**Short task**:
In the listing that follows, the range to quote begins at the line that has "# ---- Files" and ends after the line that has "obj.data.transform(world)"; quote it verbatim and add nothing.

[Start]

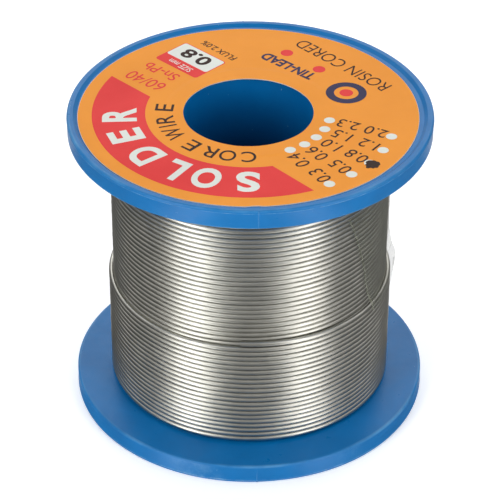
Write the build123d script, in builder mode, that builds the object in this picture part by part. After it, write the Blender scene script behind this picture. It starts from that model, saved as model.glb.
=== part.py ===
from build123d import *
from math import cos, radians, sin
import os

# Solder wire spool, standing upright on its lower flange. Millimetres, +Z up, origin at the centre
# of the lower flange's resting ring, the spool's axis on Z and the wire's cut end on the -Y side.

# ---- Driving dimensions -------------------------------------------------------------------------
flange_diameter = 53.0
spool_height = 47.8
bore_diameter = 19.4
barrel_diameter = 24.5
flange_thickness = 3.0
wire_diameter = 0.8
flux_diameter = 0.31
full_layers = 12
turns_in_full_layer = 51
turns_in_part_layer = 22

# Flange section: a shallow recess for the label inside a raised outer ring, with moulded roundings
face_recess = 0.4
recess_radius = 25.1
ring_inner_radius = 25.6
outer_edge_rounding = 0.3
inner_edge_rounding = 0.3
bore_edge_rounding = 0.3

# Printed label, stuck a little off centre
label_outer_radius = 24.65
label_hole_radius = 9.43
label_thickness = 0.12
label_offset = (-0.29, -0.28)
label_hole_shift = (0, 0.2)

# Winding: each layer's turns sit between the turns of the layer below
layer_pitch = 0.68
groove_depth = 0.25

# Last turn and the clear tape that holds it. Angles are about Z from +X, counter-clockwise from above
cut_end_angle = -93.4
last_turn_arc = 300.0
last_turn_clearance = 0.01
tape_cut_angle = -39.4
tape_cut_slant = 17.0
tape_torn_angle = 3.0
tape_thickness = 0.1
tape_width = 18.6
tape_overlap = 0.6
tape_bridge_height = 3.4
tape_clearance = 0.03

# ---- Sizes that follow --------------------------------------------------------------------------
flange_radius = flange_diameter / 2
bore_radius = bore_diameter / 2
barrel_radius = barrel_diameter / 2
wire_radius = wire_diameter / 2
winding_height = spool_height - 2 * flange_thickness
turn_pitch = winding_height / turns_in_full_layer
full_crest_radius = barrel_radius + full_layers * layer_pitch + wire_diameter - layer_pitch
part_crest_radius = full_crest_radius + layer_pitch
part_layer_top = flange_thickness + turns_in_part_layer * wire_diameter
last_turn_radius = full_crest_radius + wire_radius + last_turn_clearance
last_turn_height = part_layer_top + wire_radius + last_turn_clearance


def radial_plane(angle):
    """The half-plane through Z at this angle, with its x outward and its y upward."""
    return Plane(
        origin=(0, 0, 0),
        x_dir=(cos(radians(angle)), sin(radians(angle)), 0),
        z_dir=(sin(radians(angle)), -cos(radians(angle)), 0),
    )


def save(piece, name):
    """Labels a finished piece and writes it as parts/NAME.step."""
    piece.label = name
    export_step(piece, f"parts/{name}.step")


# ---- Spool: barrel and both flanges, moulded as one piece ---------------------------------------
with BuildPart() as spool_body:
    with BuildSketch(Plane.XZ) as half_section:
        with BuildLine():
            Polyline(
                (bore_radius, spool_height / 2),
                (bore_radius, face_recess),
                (recess_radius, face_recess),
                (ring_inner_radius, 0),
                (flange_radius, 0),
                (flange_radius, flange_thickness),
                (barrel_radius, flange_thickness),
                (barrel_radius, spool_height / 2),
            )
            mirror(about=Plane.XZ.offset(-spool_height / 2))
        make_face()
        rim_corners = half_section.vertices().group_by(Axis.X)[-1].sort_by(Axis.Y)
        fillet([rim_corners[0], rim_corners[-1]], outer_edge_rounding)
        inner_rim_corners = half_section.vertices().group_by(Axis.X)[-1].sort_by(Axis.Y)[1:-1]
        fillet(inner_rim_corners, inner_edge_rounding)
        bore_corners = half_section.vertices().group_by(Axis.X)[0]
        fillet(bore_corners, bore_edge_rounding)
    revolve(axis=Axis.Z)

# ---- Printed label ------------------------------------------------------------------------------
label_plane = Plane(origin=(*label_offset, spool_height - face_recess))
with BuildPart() as face_label:
    with BuildSketch(label_plane):
        Circle(label_outer_radius)
        with Locations(label_hole_shift):
            Circle(label_hole_radius, mode=Mode.SUBTRACT)
    extrude(amount=label_thickness)


# ---- Winding ------------------------------------------------------------------------------------
def plain_layer(number):
    """A layer hidden under the next one, as a ring as thick as the layers' pitch."""
    inner_radius = barrel_radius + (number - 1) * layer_pitch
    with BuildPart() as layer:
        with BuildSketch(Plane.XY.offset(flange_thickness)):
            Circle(inner_radius + layer_pitch)
            Circle(inner_radius, mode=Mode.SUBTRACT)
        extrude(amount=winding_height)
    return layer.part


def grooved_layer(inner_radius, crest_radius, turns, pitch):
    """A layer that shows: a ring with one rounded crest for each turn of wire."""
    groove_radius = crest_radius - groove_depth
    top = flange_thickness + turns * pitch
    with BuildPart() as layer:
        with BuildSketch(Plane.XZ):
            with BuildLine():
                for turn in range(turns):
                    start = flange_thickness + turn * pitch
                    ThreePointArc(
                        (groove_radius, start),
                        (crest_radius, start + pitch / 2),
                        (groove_radius, start + pitch),
                    )
                Polyline(
                    (groove_radius, top),
                    (inner_radius, top),
                    (inner_radius, flange_thickness),
                    (groove_radius, flange_thickness),
                )
            make_face()
        revolve(axis=Axis.Z)
    return layer.part


hidden_layers = [plain_layer(number) for number in range(1, full_layers)]
last_full_layer = grooved_layer(
    barrel_radius + (full_layers - 1) * layer_pitch,
    full_crest_radius,
    turns_in_full_layer,
    turn_pitch,
)
part_layer = grooved_layer(
    full_crest_radius, part_crest_radius, turns_in_part_layer, wire_diameter
)

# ---- Last turn with its cut end, and the flux inside it -----------------------------------------
end_plane = radial_plane(cut_end_angle)
with BuildPart() as wire_last_turn:
    with BuildSketch(end_plane):
        with Locations((last_turn_radius, last_turn_height)):
            Circle(wire_radius)
            Circle(flux_diameter / 2, mode=Mode.SUBTRACT)
    revolve(axis=Axis.Z, revolution_arc=last_turn_arc)

with BuildPart() as flux_core:
    with BuildSketch(end_plane):
        with Locations((last_turn_radius, last_turn_height)):
            Circle(flux_diameter / 2)
    revolve(axis=Axis.Z, revolution_arc=last_turn_arc)

# ---- Clear tape ---------------------------------------------------------------------------------
# It lies on the full layer, bridges the step and ends just below the last turn. One end is cut at a
# slant, and the other is torn off square.
tape_low_radius = full_crest_radius + tape_clearance
tape_high_radius = last_turn_radius + wire_radius + tape_clearance
tape_bottom = last_turn_height - tape_overlap
tape_top = tape_bottom + tape_width
tape_inner_line = [
    (tape_high_radius, tape_bottom),
    (tape_high_radius, last_turn_height + wire_radius),
    (tape_low_radius, last_turn_height + tape_bridge_height),
    (tape_low_radius, tape_top),
]
tape_outer_line = [(radius + tape_thickness, height) for radius, height in tape_inner_line]
tape_middle = (tape_bottom + tape_top) / 2
square_cut = radial_plane(tape_cut_angle)
slant = radians(tape_cut_slant)
slanted_cut = Plane(
    origin=(0, 0, tape_middle),
    x_dir=square_cut.x_dir,
    z_dir=square_cut.z_dir * -cos(slant) + Vector(0, 0, sin(slant)),
)
with BuildPart() as clear_tape:
    with BuildSketch(radial_plane(tape_cut_angle - tape_cut_slant)):
        with BuildLine():
            Polyline(*tape_inner_line, *reversed(tape_outer_line), close=True)
        make_face()
    revolve(axis=Axis.Z, revolution_arc=tape_torn_angle - tape_cut_angle + tape_cut_slant)
    split(bisect_by=slanted_cut, keep=Keep.TOP)

# ---- Files --------------------------------------------------------------------------------------
os.makedirs("parts", exist_ok=True)
save(spool_body.part, "spool_body")
save(face_label.part, "face_label")
for number, layer in enumerate([*hidden_layers, last_full_layer], start=1):
    save(layer, f"wire_layer_{number:02d}")
save(part_layer, "wire_part_layer")
save(wire_last_turn.part, "wire_last_turn")
save(flux_core.part, "flux_core")
save(clear_tape.part, "clear_tape")
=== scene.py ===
from math import cos, pi, radians, sin

import bpy
import bmesh
import numpy as np
from mathutils import Matrix, Vector, noise


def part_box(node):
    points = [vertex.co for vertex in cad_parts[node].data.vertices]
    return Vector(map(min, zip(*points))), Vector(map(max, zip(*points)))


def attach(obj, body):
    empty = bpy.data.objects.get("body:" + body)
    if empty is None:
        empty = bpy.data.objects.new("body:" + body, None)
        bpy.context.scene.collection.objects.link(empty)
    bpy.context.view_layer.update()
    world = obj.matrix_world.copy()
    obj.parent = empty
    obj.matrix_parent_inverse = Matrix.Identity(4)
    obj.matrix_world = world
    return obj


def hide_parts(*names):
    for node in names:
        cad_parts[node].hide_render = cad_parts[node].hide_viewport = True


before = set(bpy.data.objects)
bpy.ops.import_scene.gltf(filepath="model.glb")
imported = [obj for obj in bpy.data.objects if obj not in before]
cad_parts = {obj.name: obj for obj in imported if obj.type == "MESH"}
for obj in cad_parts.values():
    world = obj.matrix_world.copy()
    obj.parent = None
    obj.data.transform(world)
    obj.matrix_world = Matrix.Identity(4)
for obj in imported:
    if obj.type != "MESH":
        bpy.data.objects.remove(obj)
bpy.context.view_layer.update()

# Solder wire spool. Shapes are in millimetres until mesh_object() turns them into metres, which the
# frame, the materials, the floor and the camera use. Angles written here are in degrees round Z from
# +X, counter-clockwise seen from above, with the front at -90.
MM = 0.001

# ---- Sizes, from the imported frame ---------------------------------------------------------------
spool_low, spool_high = (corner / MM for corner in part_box("spool_body"))
flange_radius = spool_high.x
spool_height = spool_high.z
winding_low, winding_high = (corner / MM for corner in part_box("wire_layer_12"))
winding_bottom = winding_low.z
winding_top = winding_high.z
full_crest_radius = winding_high.x
label_low, label_high = (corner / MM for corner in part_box("face_label"))
label_centre = Vector(((label_low.x + label_high.x) / 2, (label_low.y + label_high.y) / 2))
label_radius = (label_high.x - label_low.x) / 2
label_floor = label_low.z
label_top = label_high.z
face_recess = spool_height - label_floor
last_turn_low, last_turn_high = (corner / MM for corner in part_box("wire_last_turn"))
wire_diameter = last_turn_high.z - last_turn_low.z
wire_radius = wire_diameter / 2
part_crest_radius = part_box("wire_part_layer")[1].x / MM
layer_pitch = part_crest_radius - full_crest_radius
full_layers = 12
barrel_radius = full_crest_radius - wire_diameter - (full_layers - 1) * layer_pitch
tape_low, tape_high = (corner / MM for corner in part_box("clear_tape"))

# ---- Details that the frame's boxes don't give --------------------------------------------------
bore_radius = 9.7
label_hole_radius = 9.43
label_hole_shift = 0.2
full_turn_pitch = 0.8135
full_start_angle = -30
part_turn_pitch = 0.834
part_turns = 21.51
cut_end_angle = -93.4
cut_end_height = 21.05
flux_radius = 0.155
parting_angles = (-87.4, 92.6)


# ---- Mesh helpers -------------------------------------------------------------------------------
def mesh_object(name, vertices, faces, material, smooth_below=40):
    """A mesh piece from vertices in millimetres, smooth except at edges sharper than an angle."""
    mesh = bpy.data.meshes.new(name)
    mesh.from_pydata((np.asarray(vertices) * MM).tolist(), [], faces)
    mesh.validate()
    mesh.materials.append(material)
    mesh.shade_smooth()
    mesh.set_sharp_from_angle(angle=radians(smooth_below))
    piece = bpy.data.objects.new(name, mesh)
    bpy.context.scene.collection.objects.link(piece)
    return piece


def belongs(piece, slot, *nodes):
    """Puts a piece on the spool and hides the CAD nodes it stands for; the slot argument is not used."""
    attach(piece, "root")
    if nodes:
        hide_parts(*nodes)
    return piece


def grid_faces(rows, columns, closed=True):
    """Quads between neighbouring points of a grid that is stored row after row."""
    faces = []
    for row in range(rows if closed else rows - 1):
        following = (row + 1) % rows
        for column in range(columns if closed else columns - 1):
            beside = (column + 1) % columns
            faces.append((
                row * columns + column,
                row * columns + beside,
                following * columns + beside,
                following * columns + column,
            ))
    return faces


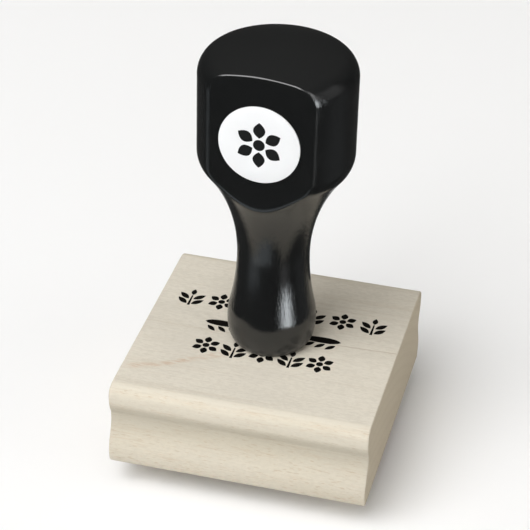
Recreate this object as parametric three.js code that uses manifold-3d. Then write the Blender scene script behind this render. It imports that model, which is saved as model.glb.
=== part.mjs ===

[End]

**Solution to the problem**:
# ---- Files --------------------------------------------------------------------------------------
os.makedirs("parts", exist_ok=True)
save(spool_body.part, "spool_body")
save(face_label.part, "face_label")
for number, layer in enumerate([*hidden_layers, last_full_layer], start=1):
    save(layer, f"wire_layer_{number:02d}")
save(part_layer, "wire_part_layer")
save(wire_last_turn.part, "wire_last_turn")
save(flux_core.part, "flux_core")
save(clear_tape.part, "clear_tape")
=== scene.py ===
from math import cos, pi, radians, sin

import bpy
import bmesh
import numpy as np
from mathutils import Matrix, Vector, noise


def part_box(node):
    points = [vertex.co for vertex in cad_parts[node].data.vertices]
    return Vector(map(min, zip(*points))), Vector(map(max, zip(*points)))


def attach(obj, body):
    empty = bpy.data.objects.get("body:" + body)
    if empty is None:
        empty = bpy.data.objects.new("body:" + body, None)
        bpy.context.scene.collection.objects.link(empty)
    bpy.context.view_layer.update()
    world = obj.matrix_world.copy()
    obj.parent = empty
    obj.matrix_parent_inverse = Matrix.Identity(4)
    obj.matrix_world = world
    return obj


def hide_parts(*names):
    for node in names:
        cad_parts[node].hide_render = cad_parts[node].hide_viewport = True


before = set(bpy.data.objects)
bpy.ops.import_scene.gltf(filepath="model.glb")
imported = [obj for obj in bpy.data.objects if obj not in before]
cad_parts = {obj.name: obj for obj in imported if obj.type == "MESH"}
for obj in cad_parts.values():
    world = obj.matrix_world.copy()
    obj.parent = None
    obj.data.transform(world)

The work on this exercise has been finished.